● WRITTEN REQUEST
Take every line that has the string "bodies" and copy it out.

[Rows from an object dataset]

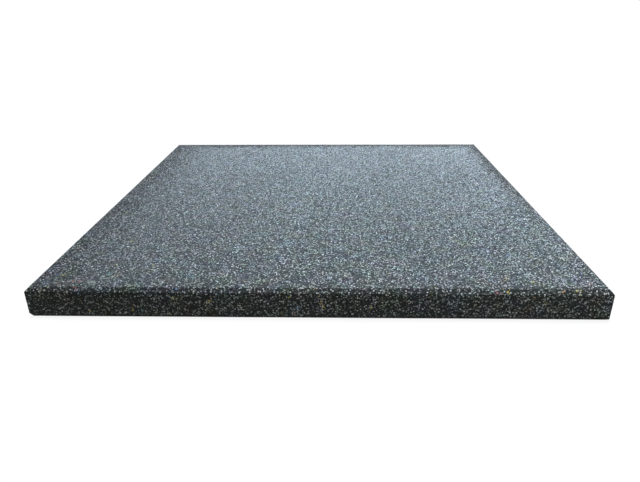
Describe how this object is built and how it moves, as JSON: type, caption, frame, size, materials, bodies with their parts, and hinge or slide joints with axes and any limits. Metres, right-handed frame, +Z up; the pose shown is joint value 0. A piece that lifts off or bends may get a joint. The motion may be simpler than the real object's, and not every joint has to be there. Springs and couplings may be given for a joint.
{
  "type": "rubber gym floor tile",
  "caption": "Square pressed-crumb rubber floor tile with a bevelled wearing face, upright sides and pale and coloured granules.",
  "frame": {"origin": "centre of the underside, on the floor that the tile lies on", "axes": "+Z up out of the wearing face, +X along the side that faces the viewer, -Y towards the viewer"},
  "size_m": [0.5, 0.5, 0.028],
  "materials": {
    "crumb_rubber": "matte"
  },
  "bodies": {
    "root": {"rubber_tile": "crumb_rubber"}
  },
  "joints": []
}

==

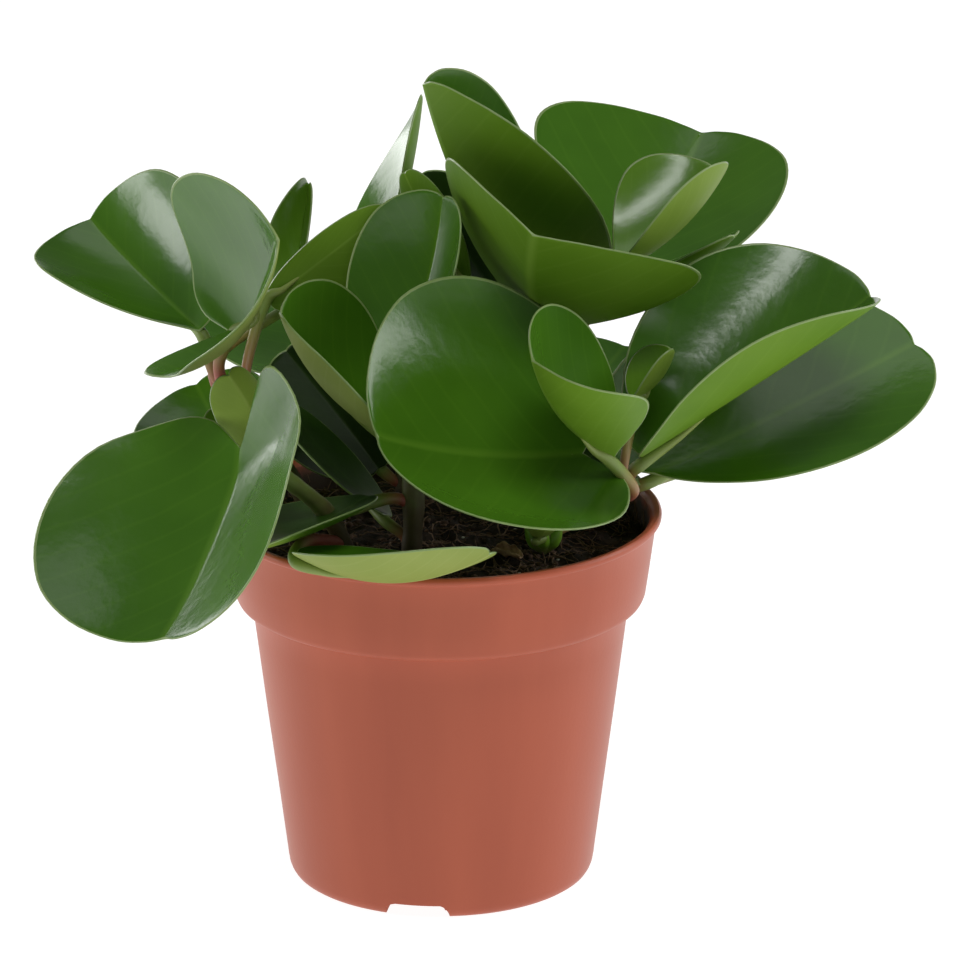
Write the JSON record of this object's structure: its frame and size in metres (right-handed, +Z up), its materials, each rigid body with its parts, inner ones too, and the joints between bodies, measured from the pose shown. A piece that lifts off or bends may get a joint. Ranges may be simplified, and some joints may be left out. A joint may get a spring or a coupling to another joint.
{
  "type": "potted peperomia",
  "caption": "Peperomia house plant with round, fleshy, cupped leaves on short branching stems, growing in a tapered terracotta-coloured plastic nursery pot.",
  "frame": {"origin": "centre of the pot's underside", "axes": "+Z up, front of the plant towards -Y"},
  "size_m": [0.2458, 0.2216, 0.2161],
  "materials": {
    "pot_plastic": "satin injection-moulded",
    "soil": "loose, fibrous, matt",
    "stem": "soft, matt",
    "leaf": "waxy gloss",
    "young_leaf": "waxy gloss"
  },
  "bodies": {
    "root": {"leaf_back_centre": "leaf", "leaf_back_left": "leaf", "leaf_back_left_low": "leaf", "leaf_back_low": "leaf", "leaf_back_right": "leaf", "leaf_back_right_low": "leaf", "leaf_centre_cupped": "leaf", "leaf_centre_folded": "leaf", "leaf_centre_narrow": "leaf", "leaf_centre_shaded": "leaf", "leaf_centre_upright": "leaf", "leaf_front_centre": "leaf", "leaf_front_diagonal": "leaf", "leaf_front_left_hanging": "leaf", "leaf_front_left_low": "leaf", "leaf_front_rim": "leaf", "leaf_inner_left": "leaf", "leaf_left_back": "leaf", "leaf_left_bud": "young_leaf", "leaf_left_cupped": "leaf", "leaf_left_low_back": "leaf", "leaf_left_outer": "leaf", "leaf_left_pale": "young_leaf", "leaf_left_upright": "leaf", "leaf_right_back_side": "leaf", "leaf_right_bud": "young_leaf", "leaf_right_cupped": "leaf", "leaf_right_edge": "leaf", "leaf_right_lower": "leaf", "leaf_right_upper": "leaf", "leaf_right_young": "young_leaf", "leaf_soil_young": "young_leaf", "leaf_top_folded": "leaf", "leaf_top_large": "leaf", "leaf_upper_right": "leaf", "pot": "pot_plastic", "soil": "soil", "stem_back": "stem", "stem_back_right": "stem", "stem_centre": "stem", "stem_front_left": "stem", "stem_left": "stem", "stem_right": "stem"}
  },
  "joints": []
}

● RESPONSE TO THE EXERCISE
Describe how this object is built and how it moves, as JSON: type, caption, frame, size, materials, bodies with their parts, and hinge or slide joints with axes and any limits. Metres, right-handed frame, +Z up; the pose shown is joint value 0. A piece that lifts off or bends may get a joint. The motion may be simpler than the real object's, and not every joint has to be there. Springs and couplings may be given for a joint.
  "bodies": {
Write the JSON record of this object's structure: its frame and size in metres (right-handed, +Z up), its materials, each rigid body with its parts, inner ones too, and the joints between bodies, measured from the pose shown. A piece that lifts off or bends may get a joint. Ranges may be simplified, and some joints may be left out. A joint may get a spring or a coupling to another joint.
  "bodies": {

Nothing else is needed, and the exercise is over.